> [TO BE DONE]: Restate the whole listing exactly.

> [DATA IN THIS EXERCISE]:
:::
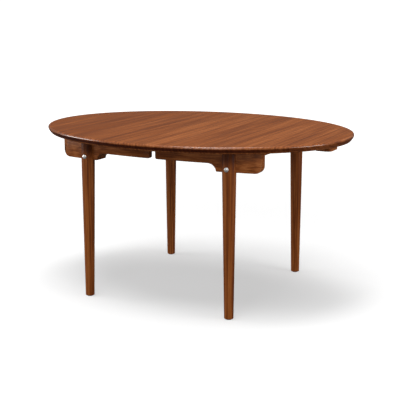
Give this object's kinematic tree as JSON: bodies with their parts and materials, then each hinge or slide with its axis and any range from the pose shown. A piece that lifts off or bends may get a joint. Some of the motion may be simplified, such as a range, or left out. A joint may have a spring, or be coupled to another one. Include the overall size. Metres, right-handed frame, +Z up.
{
  "type": "oval extension dining table",
  "caption": "Oval walnut dining table with bowed rails, turned bolted legs and a top that parts at its seam and pulls apart on a telescoping wooden runner.",
  "frame": {"origin": "on the floor, under the centre of the closed table", "axes": "+Z up; X along the table and along the pull of the extension, +X to the half that pulls out; +Y across the table to the back"},
  "size_m": [1.4, 1.06, 0.72],
  "materials": {
    "walnut_top": "oiled walnut, satin",
    "walnut_rail": "oiled walnut, satin",
    "walnut_leg": "oiled turned walnut, satin",
    "beech_block": "sawn beech, matt",
    "beech_runner": "planed and waxed beech",
    "bolt_steel": "satin stainless steel",
    "screw_steel": "zinc plated",
    "hardware_steel": "rolled steel, lightly polished",
    "glide_nylon": "dark nylon"
  },
  "bodies": {
    "left_half": {"top_left": "walnut_top", "rail_front_left": "walnut_rail", "rail_back_left": "walnut_rail", "end_rail_left": "walnut_rail", "leg_front_left": "walnut_leg", "leg_back_left": "walnut_leg", "leg_bolts_left": "bolt_steel", "barrel_nuts_left": "bolt_steel", "foot_glides_left": "glide_nylon", "corner_blocks_left": "walnut_rail", "fixing_blocks_left": "beech_block", "top_screws_left": "screw_steel", "runner_left": "walnut_rail", "bearer_left": "walnut_rail", "runner_screws_left": "screw_steel", "stop_plate_left": "hardware_steel", "lock_pivots": "hardware_steel"},
    "right_half": {"top_right": "walnut_top", "rail_front_right": "walnut_rail", "rail_back_right": "walnut_rail", "end_rail_right": "walnut_rail", "leg_front_right": "walnut_leg", "leg_back_right": "walnut_leg", "leg_bolts_right": "bolt_steel", "barrel_nuts_right": "bolt_steel", "foot_glides_right": "glide_nylon", "corner_blocks_right": "walnut_rail", "fixing_blocks_right": "beech_block", "top_screws_right": "screw_steel", "runner_right": "walnut_rail", "bearer_right": "walnut_rail", "runner_screws_right": "screw_steel", "stop_plate_right": "hardware_steel", "seam_dowels": "beech_runner", "lock_pins": "hardware_steel"},
    "middle_runner": {"runner_middle": "beech_runner", "stop_pins": "hardware_steel"},
    "lock_front": {"lock_hook_front": "hardware_steel"},
    "lock_back": {"lock_hook_back": "hardware_steel"}
  },
  "joints": [
    {"name": "extension_slide", "type": "slide", "parent": "left_half", "child": "right_half", "axis": [1, 0, 0], "range_m": [0, 1.2]},
    {"name": "middle_slide", "type": "slide", "parent": "left_half", "child": "middle_runner", "axis": [1, 0, 0], "range_m": [0, 0.6]},
    {"name": "lock_front_turn", "type": "hinge", "parent": "left_half", "child": "lock_front", "pos_m": [-0.045, -0.2, 0.6867], "axis": [0, 0, 1], "range_deg": [0, 90]},
    {"name": "lock_back_turn", "type": "hinge", "parent": "left_half", "child": "lock_back", "pos_m": [-0.045, 0.2, 0.6867], "axis": [0, 0, 1], "range_deg": [-90, 0]}
  ],
  "couplings": [
    {"joint": "middle_slide", "follows": "extension_slide", "ratio": 0.5}
  ]
}
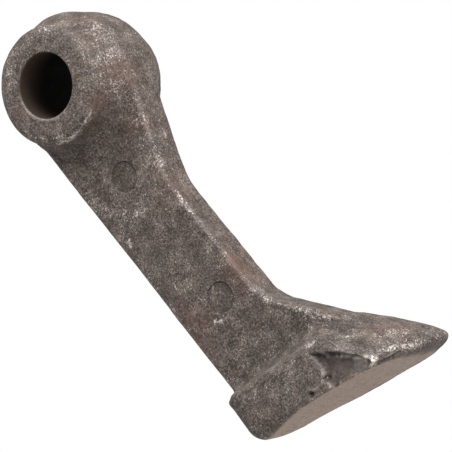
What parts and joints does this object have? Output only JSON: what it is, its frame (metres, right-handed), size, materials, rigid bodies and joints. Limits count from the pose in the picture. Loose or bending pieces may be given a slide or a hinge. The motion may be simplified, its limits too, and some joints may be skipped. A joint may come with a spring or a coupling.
{
  "type": "shredder hammer",
  "caption": "One-piece forged flail hammer: a round boss with a through bore, a flat shank and a fanned striking head with a ground sole",
  "frame": {"origin": "on the bore axis, midway between the two collar faces", "axes": "+Y along the bore, +X towards the cutting toe, +Z from the head up to the crown of the boss"},
  "size_m": [0.0751, 0.048, 0.2036],
  "materials": {
    "forged_steel": "dark grey-brown scale, pitted and speckled, with light rust and a bare ground sole"
  },
  "bodies": {
    "root": {"hammer": "forged_steel"}
  },
  "joints": []
}
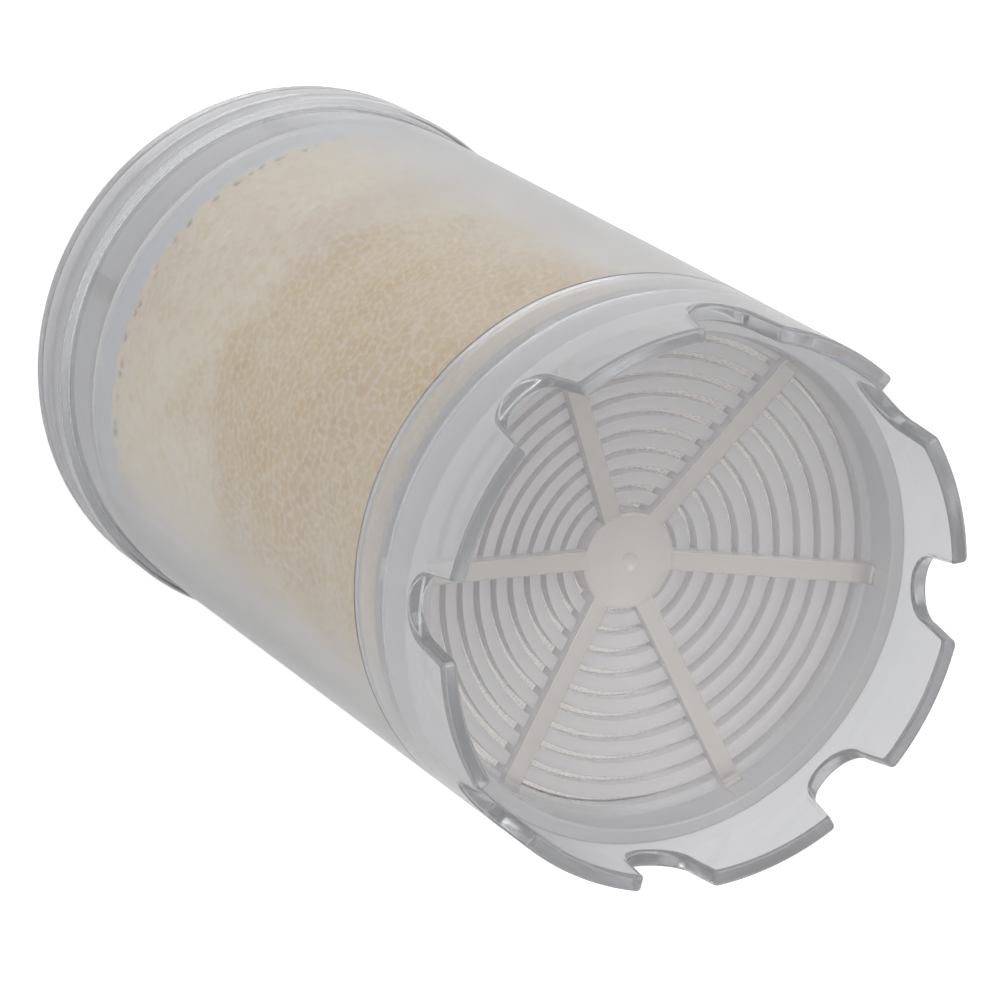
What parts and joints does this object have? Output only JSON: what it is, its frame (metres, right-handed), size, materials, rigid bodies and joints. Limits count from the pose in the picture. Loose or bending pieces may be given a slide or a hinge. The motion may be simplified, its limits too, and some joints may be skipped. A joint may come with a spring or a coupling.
{
  "type": "filter cartridge",
  "caption": "Clear cylindrical water filter cartridge for a hand shower, with castellated outlet collar, slotted grilles, felts and granule beds.",
  "frame": {"origin": "centre of the inlet flange's flat face, on which the cartridge stands", "axes": "+Z along the cartridge's axis, from the inlet flange to the castellated outlet rim; a rim notch lies on +X"},
  "size_m": [0.044, 0.044, 0.076],
  "materials": {
    "clear_shell": "clear, faintly milky moulded plastic",
    "clear_grille": "milky translucent moulded plastic",
    "screen": "fine woven screen",
    "felt": "pressed non-woven felt",
    "upper_granules": "cream and yellowish porous granules",
    "lower_granules": "pale porous granules"
  },
  "bodies": {
    "canister_body": {"canister": "clear_shell", "outlet_felt": "felt", "upper_bed": "upper_granules", "lower_bed": "lower_granules", "inlet_felt": "felt", "inlet_screen": "screen", "inlet_plug": "clear_grille"},
    "collar_body": {"collar": "clear_shell", "outlet_grille": "clear_grille", "outlet_screen": "screen"}
  },
  "joints": [
    {"name": "collar_lift", "type": "slide", "parent": "canister_body", "child": "collar_body", "axis": [0, 0, 1], "range_m": [0, 0.01]}
  ]
}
:::
> [TASK RESULT]:
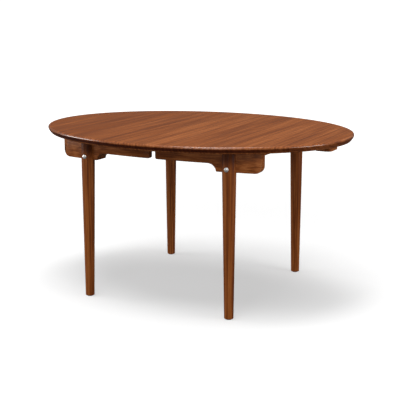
Give this object's kinematic tree as JSON: bodies with their parts and materials, then each hinge or slide with its axis and any range from the pose shown. A piece that lifts off or bends may get a joint. Some of the motion may be simplified, such as a range, or left out. A joint may have a spring, or be coupled to another one. Include the overall size. Metres, right-handed frame, +Z up.
{
  "type": "oval extension dining table",
  "caption": "Oval walnut dining table with bowed rails, turned bolted legs and a top that parts at its seam and pulls apart on a telescoping wooden runner.",
  "frame": {"origin": "on the floor, under the centre of the closed table", "axes": "+Z up; X along the table and along the pull of the extension, +X to the half that pulls out; +Y across the table to the back"},
  "size_m": [1.4, 1.06, 0.72],
  "materials": {
    "walnut_top": "oiled walnut, satin",
    "walnut_rail": "oiled walnut, satin",
    "walnut_leg": "oiled turned walnut, satin",
    "beech_block": "sawn beech, matt",
    "beech_runner": "planed and waxed beech",
    "bolt_steel": "satin stainless steel",
    "screw_steel": "zinc plated",
    "hardware_steel": "rolled steel, lightly polished",
    "glide_nylon": "dark nylon"
  },
  "bodies": {
    "left_half": {"top_left": "walnut_top", "rail_front_left": "walnut_rail", "rail_back_left": "walnut_rail", "end_rail_left": "walnut_rail", "leg_front_left": "walnut_leg", "leg_back_left": "walnut_leg", "leg_bolts_left": "bolt_steel", "barrel_nuts_left": "bolt_steel", "foot_glides_left": "glide_nylon", "corner_blocks_left": "walnut_rail", "fixing_blocks_left": "beech_block", "top_screws_left": "screw_steel", "runner_left": "walnut_rail", "bearer_left": "walnut_rail", "runner_screws_left": "screw_steel", "stop_plate_left": "hardware_steel", "lock_pivots": "hardware_steel"},
    "right_half": {"top_right": "walnut_top", "rail_front_right": "walnut_rail", "rail_back_right": "walnut_rail", "end_rail_right": "walnut_rail", "leg_front_right": "walnut_leg", "leg_back_right": "walnut_leg", "leg_bolts_right": "bolt_steel", "barrel_nuts_right": "bolt_steel", "foot_glides_right": "glide_nylon", "corner_blocks_right": "walnut_rail", "fixing_blocks_right": "beech_block", "top_screws_right": "screw_steel", "runner_right": "walnut_rail", "bearer_right": "walnut_rail", "runner_screws_right": "screw_steel", "stop_plate_right": "hardware_steel", "seam_dowels": "beech_runner", "lock_pins": "hardware_steel"},
    "middle_runner": {"runner_middle": "beech_runner", "stop_pins": "hardware_steel"},
    "lock_front": {"lock_hook_front": "hardware_steel"},
    "lock_back": {"lock_hook_back": "hardware_steel"}
  },
  "joints": [
    {"name": "extension_slide", "type": "slide", "parent": "left_half", "child": "right_half", "axis": [1, 0, 0], "range_m": [0, 1.2]},
    {"name": "middle_slide", "type": "slide", "parent": "left_half", "child": "middle_runner", "axis": [1, 0, 0], "range_m": [0, 0.6]},
    {"name": "lock_front_turn", "type": "hinge", "parent": "left_half", "child": "lock_front", "pos_m": [-0.045, -0.2, 0.6867], "axis": [0, 0, 1], "range_deg": [0, 90]},
    {"name": "lock_back_turn", "type": "hinge", "parent": "left_half", "child": "lock_back", "pos_m": [-0.045, 0.2, 0.6867], "axis": [0, 0, 1], "range_deg": [-90, 0]}
  ],
  "couplings": [
    {"joint": "middle_slide", "follows": "extension_slide", "ratio": 0.5}
  ]
}
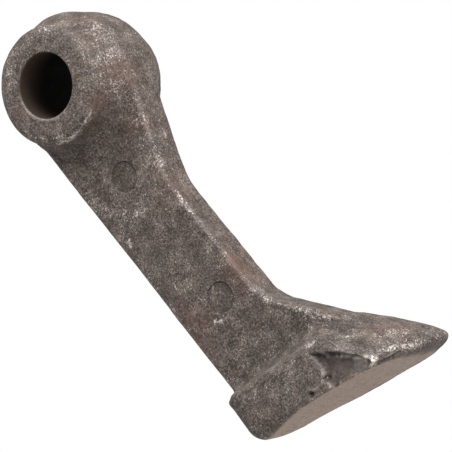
What parts and joints does this object have? Output only JSON: what it is, its frame (metres, right-handed), size, materials, rigid bodies and joints. Limits count from the pose in the picture. Loose or bending pieces may be given a slide or a hinge. The motion may be simplified, its limits too, and some joints may be skipped. A joint may come with a spring or a coupling.
{
  "type": "shredder hammer",
  "caption": "One-piece forged flail hammer: a round boss with a through bore, a flat shank and a fanned striking head with a ground sole",
  "frame": {"origin": "on the bore axis, midway between the two collar faces", "axes": "+Y along the bore, +X towards the cutting toe, +Z from the head up to the crown of the boss"},
  "size_m": [0.0751, 0.048, 0.2036],
  "materials": {
    "forged_steel": "dark grey-brown scale, pitted and speckled, with light rust and a bare ground sole"
  },
  "bodies": {
    "root": {"hammer": "forged_steel"}
  },
  "joints": []
}
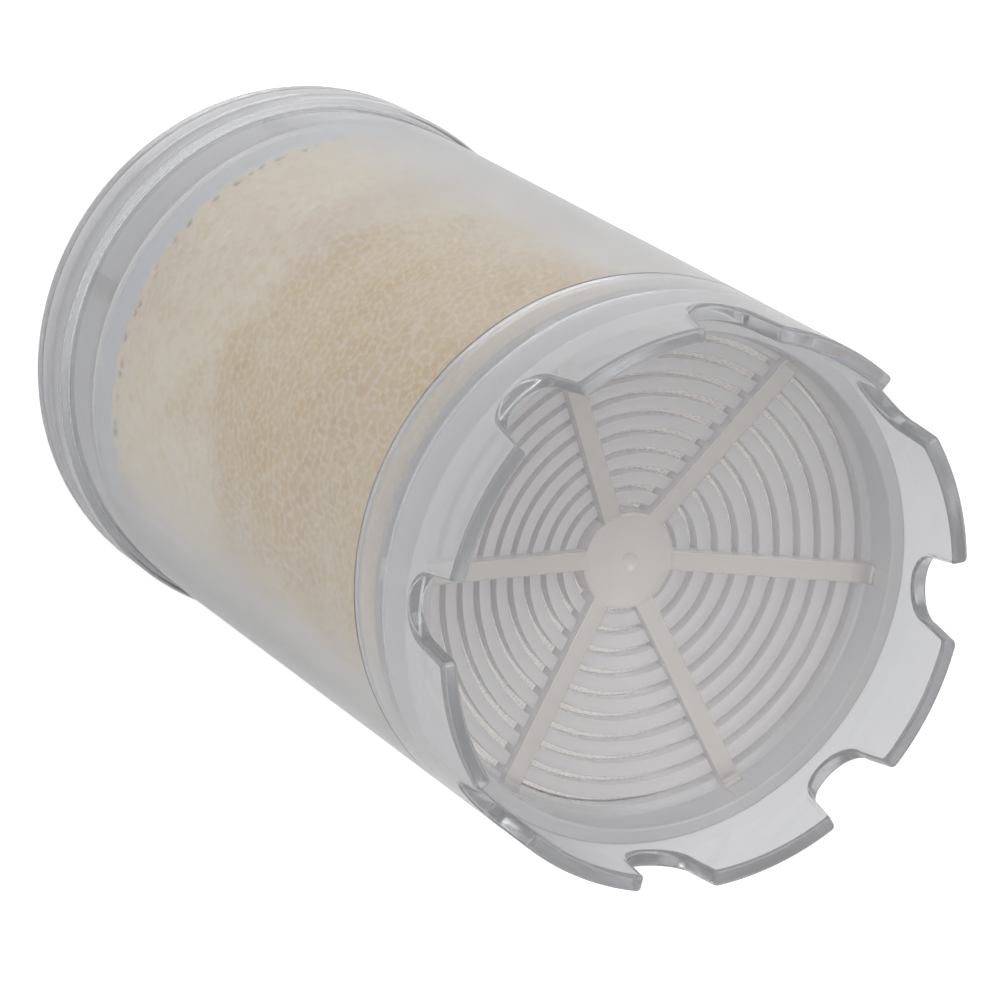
What parts and joints does this object have? Output only JSON: what it is, its frame (metres, right-handed), size, materials, rigid bodies and joints. Limits count from the pose in the picture. Loose or bending pieces may be given a slide or a hinge. The motion may be simplified, its limits too, and some joints may be skipped. A joint may come with a spring or a coupling.
{
  "type": "filter cartridge",
  "caption": "Clear cylindrical water filter cartridge for a hand shower, with castellated outlet collar, slotted grilles, felts and granule beds.",
  "frame": {"origin": "centre of the inlet flange's flat face, on which the cartridge stands", "axes": "+Z along the cartridge's axis, from the inlet flange to the castellated outlet rim; a rim notch lies on +X"},
  "size_m": [0.044, 0.044, 0.076],
  "materials": {
    "clear_shell": "clear, faintly milky moulded plastic",
    "clear_grille": "milky translucent moulded plastic",
    "screen": "fine woven screen",
    "felt": "pressed non-woven felt",
    "upper_granules": "cream and yellowish porous granules",
    "lower_granules": "pale porous granules"
  },
  "bodies": {
    "canister_body": {"canister": "clear_shell", "outlet_felt": "felt", "upper_bed": "upper_granules", "lower_bed": "lower_granules", "inlet_felt": "felt", "inlet_screen": "screen", "inlet_plug": "clear_grille"},
    "collar_body": {"collar": "clear_shell", "outlet_grille": "clear_grille", "outlet_screen": "screen"}
  },
  "joints": [
    {"name": "collar_lift", "type": "slide", "parent": "canister_body", "child": "collar_body", "axis": [0, 0, 1], "range_m": [0, 0.01]}
  ]
}